● **Set problem**
Only the lines starting at the one with "Write the Blender" and ending at the one with "shallow carved panels." should be copied, exactly and with both ends kept.

● **Task input**
## BEGIN
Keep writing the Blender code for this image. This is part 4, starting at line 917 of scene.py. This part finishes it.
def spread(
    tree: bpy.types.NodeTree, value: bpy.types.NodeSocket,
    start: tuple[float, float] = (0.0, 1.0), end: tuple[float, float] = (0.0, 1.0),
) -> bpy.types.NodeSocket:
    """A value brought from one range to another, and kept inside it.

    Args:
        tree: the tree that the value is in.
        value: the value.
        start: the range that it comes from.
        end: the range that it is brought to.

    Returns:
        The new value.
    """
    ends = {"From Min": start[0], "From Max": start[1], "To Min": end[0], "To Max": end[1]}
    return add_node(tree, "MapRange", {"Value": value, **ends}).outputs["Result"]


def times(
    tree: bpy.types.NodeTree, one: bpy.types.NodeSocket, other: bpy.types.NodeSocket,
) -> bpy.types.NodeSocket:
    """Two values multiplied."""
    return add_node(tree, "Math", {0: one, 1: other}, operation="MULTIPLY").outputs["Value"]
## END
## BEGIN
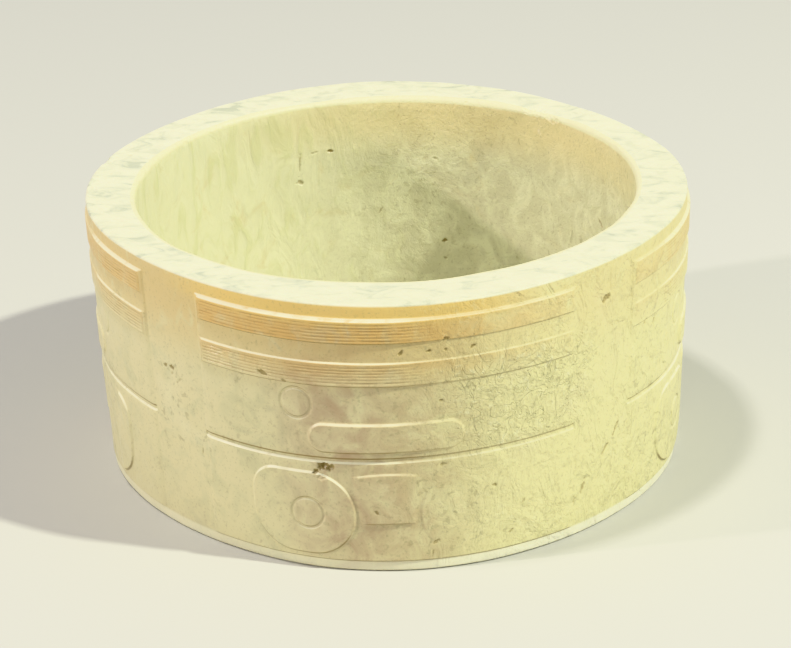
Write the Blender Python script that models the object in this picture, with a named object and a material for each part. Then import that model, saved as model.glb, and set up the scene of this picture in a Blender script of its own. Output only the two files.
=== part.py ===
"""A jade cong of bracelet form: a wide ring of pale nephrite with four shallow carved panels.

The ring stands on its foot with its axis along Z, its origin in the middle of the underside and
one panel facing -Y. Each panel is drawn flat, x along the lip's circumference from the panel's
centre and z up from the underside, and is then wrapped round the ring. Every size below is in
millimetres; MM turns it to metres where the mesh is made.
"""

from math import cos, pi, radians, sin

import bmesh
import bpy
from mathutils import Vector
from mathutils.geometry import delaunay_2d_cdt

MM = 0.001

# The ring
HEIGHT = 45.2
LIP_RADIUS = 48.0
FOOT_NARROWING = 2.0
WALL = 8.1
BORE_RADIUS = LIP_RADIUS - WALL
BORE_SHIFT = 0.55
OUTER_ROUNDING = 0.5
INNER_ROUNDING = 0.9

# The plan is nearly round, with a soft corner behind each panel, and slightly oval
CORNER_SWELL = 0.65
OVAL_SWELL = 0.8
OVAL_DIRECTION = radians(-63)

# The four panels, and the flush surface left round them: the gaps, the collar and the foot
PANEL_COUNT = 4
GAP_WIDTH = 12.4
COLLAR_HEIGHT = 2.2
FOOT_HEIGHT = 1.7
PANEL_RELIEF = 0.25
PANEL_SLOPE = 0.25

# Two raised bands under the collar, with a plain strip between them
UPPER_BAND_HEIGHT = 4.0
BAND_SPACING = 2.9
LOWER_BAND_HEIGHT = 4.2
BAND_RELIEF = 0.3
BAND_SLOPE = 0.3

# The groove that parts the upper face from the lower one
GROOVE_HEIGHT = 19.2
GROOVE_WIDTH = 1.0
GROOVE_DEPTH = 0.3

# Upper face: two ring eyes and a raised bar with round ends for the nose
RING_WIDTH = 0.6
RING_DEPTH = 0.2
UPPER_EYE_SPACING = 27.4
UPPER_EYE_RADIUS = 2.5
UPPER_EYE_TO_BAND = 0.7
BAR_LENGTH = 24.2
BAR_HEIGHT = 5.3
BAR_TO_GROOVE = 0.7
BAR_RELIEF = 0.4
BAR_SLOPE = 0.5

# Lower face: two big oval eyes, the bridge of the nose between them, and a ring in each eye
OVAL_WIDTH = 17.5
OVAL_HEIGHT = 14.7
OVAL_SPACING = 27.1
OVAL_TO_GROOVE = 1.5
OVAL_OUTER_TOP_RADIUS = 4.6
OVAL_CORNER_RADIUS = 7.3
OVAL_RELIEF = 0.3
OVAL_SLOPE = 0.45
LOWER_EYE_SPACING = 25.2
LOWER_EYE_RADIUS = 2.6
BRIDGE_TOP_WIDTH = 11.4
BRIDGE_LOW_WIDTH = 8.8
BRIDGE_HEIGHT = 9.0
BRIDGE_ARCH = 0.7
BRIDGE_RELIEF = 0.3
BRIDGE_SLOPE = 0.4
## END
## BEGIN
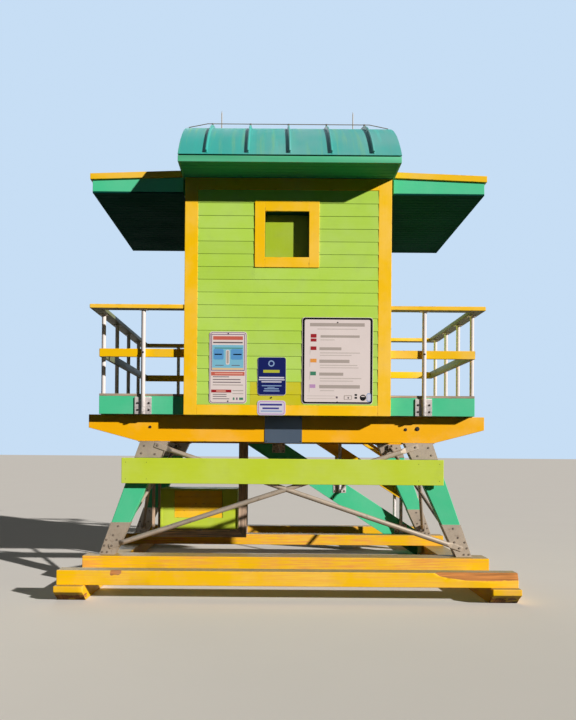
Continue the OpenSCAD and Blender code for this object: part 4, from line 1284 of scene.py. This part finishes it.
## END
● **Complete output**
Write the Blender Python script that models the object in this picture, with a named object and a material for each part. Then import that model, saved as model.glb, and set up the scene of this picture in a Blender script of its own. Output only the two files.
=== part.py ===
"""A jade cong of bracelet form: a wide ring of pale nephrite with four shallow carved panels.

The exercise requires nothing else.